§ What is needed
Select all lines with the string "imported" in them, and copy those lines.

= = = = = = =

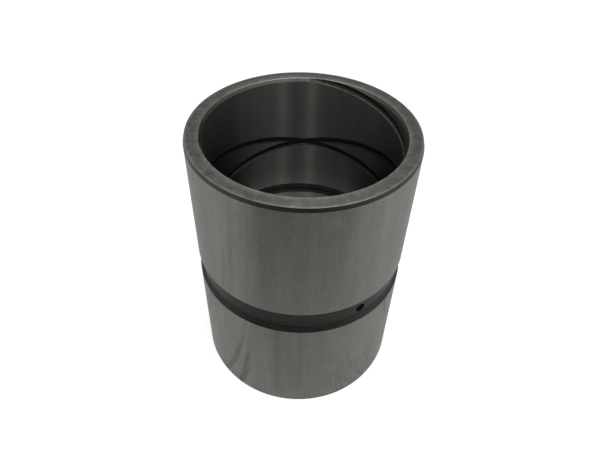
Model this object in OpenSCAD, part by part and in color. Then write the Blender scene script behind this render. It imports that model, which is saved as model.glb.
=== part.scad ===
// Grease lubricated pin bushing: a one-piece turned and ground steel sleeve.
// It stands on its lower face with its axis on Z and the origin at the centre of that face.
// A wide groove round the outside feeds grease through a radial hole into a ring groove
// in the bore, and from there two crossing helical grooves carry it to each end.

/* [Sleeve] */
// Diameter of the bore that the pin turns in
bore_d = 90; // [70:0.5:110]
// Thickness of the wall, out to the ground outside that presses into its housing
wall = 7.5; // [6:0.25:12]
// Length over both end faces
length = 140; // [110:1:200]

/* [End edges] */
// Length along the axis of the shallow lead-in taper at each end of the outside
lead_length = 2; // [1:0.1:5]
// Angle of that taper from the axis
lead_angle = 15; // [8:1:20]
// Length along the axis of the chamfer at each end of the bore
bore_chamfer_length = 1.6; // [1:0.1:3]
// Angle of the bore chamfer from the axis
bore_chamfer_angle = 30; // [20:1:40]
// Width of the small break between an end face and its chamfers
edge_break = 0.15; // [0.1:0.05:0.5]

/* [Outer groove] */
// Width of the outer groove at its lips
outer_groove_width = 13.5; // [10:0.5:20]
// Depth of the outer groove
outer_groove_depth = 1.5; // [0.8:0.1:2]
// How far each sloping wall of the outer groove runs along the axis
outer_groove_wall_run = 2.2; // [1:0.1:3]
// Shift of the outer groove and the grease hole from mid-length, up being positive
outer_groove_shift = -0.5; // [-1.5:0.1:1.5]

/* [Grease hole] */
// Diameter of the radial grease hole
hole_d = 5; // [3:0.1:6]
// Direction of the hole about the axis, from the X axis towards the Y axis
hole_angle = -55; // [-180:1:180]

/* [Bore grooves] */
// Width of the ring groove in the bore at its lips
ring_groove_width = 6.4; // [5:0.1:10]
// Depth of the ring groove in the bore
ring_groove_depth = 1.3; // [0.8:0.1:2]
// Width of each helical groove at its lips, square to its run
helix_groove_width = 3.7; // [3:0.1:5]
// Depth of each helical groove
helix_groove_depth = 1; // [0.6:0.1:1.4]
// Rise of the right-handed groove in one turn
right_pitch = 38.4; // [30:0.2:60]
// Rise of the left-handed groove in one turn
left_pitch = 53.2; // [30:0.2:80]
// Height above the ring groove, and depth below it, at which the helical grooves cross
crossing_height = 32.5; // [20:0.5:45]
// Direction of that crossing about the axis, from the X axis towards the Y axis
crossing_angle = 90; // [-180:1:180]

/* [Hidden] */
$fn = 180;
steel_colour = [0.5, 0.5, 0.48];
bore_r = bore_d / 2;
outer_r = bore_r + wall;
mid_z = length / 2;
outer_groove_z = mid_z + outer_groove_shift;
overrun = 2;
nose_overlap = 12;
steps_per_turn = 40;
section_steps = 8;

// Outline of the wall at the lower end, from the bore round the face to the outside
lower_end = [
    [bore_r, bore_chamfer_length],
    [bore_r + (bore_chamfer_length - edge_break) * tan(bore_chamfer_angle), edge_break],
    [bore_r + bore_chamfer_length * tan(bore_chamfer_angle) + edge_break, 0],
    [outer_r - lead_length * tan(lead_angle) - edge_break, 0],
    [outer_r - (lead_length - edge_break) * tan(lead_angle), edge_break],
    [outer_r, lead_length]
];

// Outline of the outer groove, from its lower lip to its upper lip
outer_groove = [
    [outer_r, outer_groove_z - outer_groove_width / 2],
    [outer_r - outer_groove_depth, outer_groove_z - outer_groove_width / 2 + outer_groove_wall_run],
    [outer_r - outer_groove_depth, outer_groove_z + outer_groove_width / 2 - outer_groove_wall_run],
    [outer_r, outer_groove_z + outer_groove_width / 2]
];

// The upper end mirrors the lower one
upper_end = [for (i = [len(lower_end) - 1 : -1 : 0]) [lower_end[i].x, length - lower_end[i].y]];

// Radius of the round tool that leaves a groove of this width and depth
function tool_radius(width, depth) = (width * width / 4 + depth * depth) / (2 * depth);

// Lead angle of a helix of this pitch on the bore
function helix_lead(pitch) = atan(pitch / (PI * bore_d));

// Half section through the wall, turned about the axis to make the sleeve
module wall_section() {
    ring_tool_r = tool_radius(ring_groove_width, ring_groove_depth);
    difference() {
        polygon(concat(lower_end, outer_groove, upper_end));
        translate([bore_r + ring_groove_depth - ring_tool_r, mid_z])
            circle(r = ring_tool_r);
    }
}

// Cutter that climbs a right-handed helix from the ring groove, at height 0, through the
// crossing height at angle 0 and out past the end face at height end_z. Its round nose leaves
// the groove, and its flat back stays in the open bore.
module helix_cutter(pitch, end_z) {
    tool_r = tool_radius(helix_groove_width, helix_groove_depth);
    centre_r = bore_r + helix_groove_depth - tool_r;
    lean = 1 / cos(helix_lead(pitch));
    nose = asin(helix_groove_width / 2 / tool_r) + nose_overlap;
    first_turn = -crossing_height / pitch;
    last_turn = (end_z + tool_r + overrun - crossing_height) / pitch;
    steps = ceil((last_turn - first_turn) * steps_per_turn);
    across = section_steps + 1;
    rings = [for (i = [0 : steps]) for (j = [0 : section_steps])
        let (turn = first_turn + i / steps_per_turn, swing = nose * (2 * j / section_steps - 1))
        let (r = centre_r + tool_r * cos(swing), rise = lean * tool_r * sin(swing))
        [r * cos(360 * turn), r * sin(360 * turn), crossing_height + pitch * turn + rise]];
    sides = [for (i = [0 : steps - 1]) for (j = [0 : section_steps])
        let (next = (j + 1) % across, a = i * across, b = a + across)
        each [[a + j, b + next, b + j], [a + j, a + next, b + next]]];
    start_cap = [for (j = [section_steps : -1 : 0]) j];
    end_cap = [for (j = [0 : section_steps]) steps * across + j];
    polyhedron(points = rings, faces = concat([start_cap], sides, [end_cap]));
}

// The two helical grooves of one half, which cross on their way to the end face at end_z
module crossing_grooves(end_z) {
    helix_cutter(right_pitch, end_z);
    mirror([0, 1, 0]) helix_cutter(left_pitch, end_z);
}

// The grooves of both halves, mirrored about the ring groove
module helical_grooves() {
    translate([0, 0, mid_z]) rotate([0, 0, crossing_angle]) {
        crossing_grooves(length - mid_z);
        mirror([0, 0, 1]) crossing_grooves(mid_z);
    }
}

// Radial hole from the floor of the outer groove to the ring groove in the bore
module grease_hole() {
    translate([0, 0, outer_groove_z]) rotate([0, 90, hole_angle])
        translate([0, 0, bore_r / 2]) cylinder(d = hole_d, h = outer_r);
}

// The turned sleeve with its helical grooves cut
module grooved_sleeve() {
    difference() {
        rotate_extrude() wall_section();
        helical_grooves();
    }
}

module bushing() {
    color(steel_colour) difference() {
        grooved_sleeve();
        grease_hole();
    }
}

bushing();
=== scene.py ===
"""A ground steel pin bushing standing on end on a pale floor, seen from above its front."""
import math

import bpy
from mathutils import Matrix, Vector


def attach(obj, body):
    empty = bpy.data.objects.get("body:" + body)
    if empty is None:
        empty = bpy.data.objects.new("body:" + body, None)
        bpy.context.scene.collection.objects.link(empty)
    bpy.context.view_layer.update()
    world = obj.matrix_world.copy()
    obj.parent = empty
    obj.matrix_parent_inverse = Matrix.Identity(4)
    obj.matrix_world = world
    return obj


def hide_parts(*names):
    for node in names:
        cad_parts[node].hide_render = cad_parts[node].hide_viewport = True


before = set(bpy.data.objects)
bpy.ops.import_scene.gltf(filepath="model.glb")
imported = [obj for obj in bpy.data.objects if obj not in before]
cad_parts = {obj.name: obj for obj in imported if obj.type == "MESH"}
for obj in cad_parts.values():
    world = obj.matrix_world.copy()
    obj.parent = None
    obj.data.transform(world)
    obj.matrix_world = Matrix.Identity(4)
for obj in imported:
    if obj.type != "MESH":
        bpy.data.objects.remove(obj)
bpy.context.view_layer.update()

MM = 0.001

# Sizes of the sleeve in millimetres and angles in degrees, the same as in its construction.
BORE_R = 45.0
OUTER_R = 52.5
LENGTH = 140.0
LEAD_LENGTH = 2.0
LEAD_ANGLE = 15
LEAD_TAN = math.tan(math.radians(LEAD_ANGLE))
CHAMFER_LENGTH = 1.6
CHAMFER_ANGLE = 30
CHAMFER_TAN = math.tan(math.radians(CHAMFER_ANGLE))
EDGE_BREAK = 0.15
MID_Z = LENGTH / 2
OUTER_GROOVE_SHIFT = -0.5
OUTER_GROOVE_Z = MID_Z + OUTER_GROOVE_SHIFT
OUTER_GROOVE_WIDTH = 13.5
OUTER_GROOVE_DEPTH = 1.5
OUTER_GROOVE_RUN = 2.2
OUTER_GROOVE_CORNER = OUTER_GROOVE_Z - OUTER_GROOVE_WIDTH / 2 + OUTER_GROOVE_RUN
RING_WIDTH = 6.4
RING_DEPTH = 1.3
HELIX_WIDTH = 3.7
HELIX_DEPTH = 1.0
RIGHT_PITCH = 38.4
LEFT_PITCH = 53.2
CROSSING_HEIGHT = 32.5
CROSSING_ANGLE = 90.0
HOLE_R = 2.5
HOLE_ANGLE = -55.0

# Steps once round a turned surface, a helix and the drill, and across the nose of each groove's tool.
TURN_STEPS = 240
HELIX_STEPS = 96
DRILL_STEPS = 48
RING_NOSE_STEPS = 12
HELIX_NOSE_STEPS = 14

# A helix cutter's run past the end face, how far its back reaches into the open bore, the width by which
# it breaks the groove's lips, and the length of the drill, all in millimetres. The break takes the last
# degrees of the nose.
OVERRUN = 5.0
CUTTER_BACK = 1.0
LIP = 0.12
LIP_DEGREES = 5.0
DRILL_LENGTH = 16.0

# Points nearer to each other than this, in metres, are one.
MERGE_DISTANCE = 1e-7
# Surfaces that meet at a smaller angle than this, in degrees, are shaded as one.
SMOOTH_ANGLE = 12


# Modelling

def deselect():
    """Leaves nothing selected and nothing active."""
    if bpy.context.object and bpy.context.object.mode != "OBJECT":
        bpy.ops.object.mode_set(mode="OBJECT")
    bpy.ops.object.select_all(action="DESELECT")
    bpy.context.view_layer.objects.active = None


def activate(piece):
    """Makes piece the only selected object, and the active one."""
    deselect()
    piece.select_set(True)
    bpy.context.view_layer.objects.active = piece


def apply_modifier(piece, kind, **settings):
    """Adds one modifier to piece and applies it."""
    activate(piece)
    modifier = piece.modifiers.new(kind.title(), kind)
    for key, value in settings.items():
        setattr(modifier, key, value)
    bpy.ops.object.modifier_apply(modifier=modifier.name)


def drawn_outline(name, points):
    """A closed outline in the XZ plane, drawn by extruding one vertex from point to point, in mm."""
    deselect()
    first = Vector((points[0][0], 0, points[0][1])) * MM
    # A small plane merged to its centre leaves the first vertex.
    bpy.ops.mesh.primitive_plane_add(size=0.01, location=first)
    piece = bpy.context.object
    piece.name = piece.data.name = name
    bpy.ops.object.transform_apply(location=True, rotation=True, scale=True)
    bpy.ops.object.mode_set(mode="EDIT")
    bpy.ops.mesh.select_all(action="SELECT")
    bpy.ops.mesh.merge(type="CENTER")
    for (r0, z0), (r1, z1) in zip(points, points[1:]):
        move = (MM * (r1 - r0), 0, MM * (z1 - z0))
        bpy.ops.mesh.extrude_region_move(TRANSFORM_OT_translate={"value": move})
    bpy.ops.object.mode_set(mode="OBJECT")
    for vertex in piece.data.vertices:
        vertex.select = vertex.index in (0, len(points) - 1)
    bpy.ops.object.mode_set(mode="EDIT")
    bpy.ops.mesh.edge_face_add()
    bpy.ops.object.mode_set(mode="OBJECT")
    return piece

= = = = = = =

§ Written answer
imported = [obj for obj in bpy.data.objects if obj not in before]
cad_parts = {obj.name: obj for obj in imported if obj.type == "MESH"}
for obj in imported:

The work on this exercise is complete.